LDConv: Linear deformable convolution for improving convolutional neural networks

Read original: arXiv:2311.11587 - Published 7/23/2024 by Xin Zhang, Yingze Song, Tingting Song, Degang Yang, Yichen Ye, Jie Zhou, Liming Zhang

🧠

Overview

Convolutional neural networks have achieved remarkable results in deep learning.
However, standard convolutional operations have two inherent flaws:
- Confined to a local window, unable to capture information from other locations, and fixed sampled shapes.
- Convolutional kernel size is fixed to a k x k square shape, and the number of parameters grows squarely with size.
Deformable Convolution (Deformable Conv) addresses the problem of fixed sampling, but the number of parameters still grows in a squared manner.
This work explores Linear Deformable Convolution (LDConv), which gives the convolution kernel an arbitrary number of parameters and arbitrary sampled shapes to provide more options for the trade-off between network overhead and performance.

Plain English Explanation

Convolutional neural networks are a type of deep learning model that have achieved remarkable results in various tasks. However, the standard convolutional operations have two main limitations:

Local Window Constraint: The convolution operation is confined to a local window, meaning it can only capture information from a small, fixed area of the input.

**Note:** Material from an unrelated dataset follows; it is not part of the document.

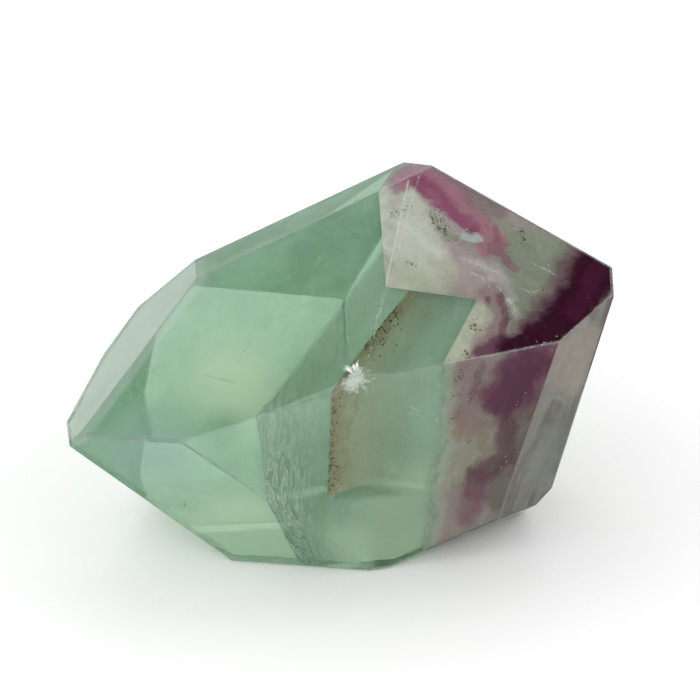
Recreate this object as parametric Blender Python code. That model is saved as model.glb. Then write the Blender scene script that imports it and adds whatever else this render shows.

This prevents the model from considering information from other locations that could be relevant.
Fixed Kernel Size: The size of the convolutional kernel is fixed to a square shape (e.g., 3x3, 5x5), and the number of parameters in the kernel grows quickly as the size increases.

To address these limitations, researchers have developed Deformable Convolution, which allows the convolution kernel to have a more flexible, non-square shape. However, the number of parameters in Deformable Convolution still grows in a squared manner as the kernel size increases.

In this work, the researchers introduce a new type of convolution called Linear Deformable Convolution (LDConv). LDConv gives the convolution kernel an arbitrary number of parameters and allows the kernel to have an arbitrary, non-square shape. This provides more options for balancing the trade-off between the network's complexity (number of parameters) and its performance.

The key innovation in LDConv is a novel coordinate generation algorithm that can create different initial sampled positions for convolutional kernels of any size. This, combined with the ability to adjust the shape of the samples at each position, allows LDConv to perform efficient feature extraction using irregular convolutional operations and explore a wider range of convolutional sampled shapes.

Technical Explanation

The main technical contributions of this work are:

Coordinate Generation Algorithm: LDConv defines a novel coordinate generation algorithm to create different initial sampled positions for convolutional kernels of arbitrary size. This allows the convolution kernel to have an arbitrary number of parameters and sample from an arbitrary shape, rather than being limited to a fixed square kernel.
Offset Adjustment: To adapt the convolutional kernel to changing targets, LDConv introduces offsets that can be used to adjust the shape of the samples at each position. This provides more flexibility in the convolutional operation compared to standard or Deformable Convolution.
Reduced Parameter Growth: LDConv corrects the growth trend of the number of parameters compared to standard convolution and Deformable Conv, reducing it from a squared growth to a linear growth. This allows for more efficient network architectures.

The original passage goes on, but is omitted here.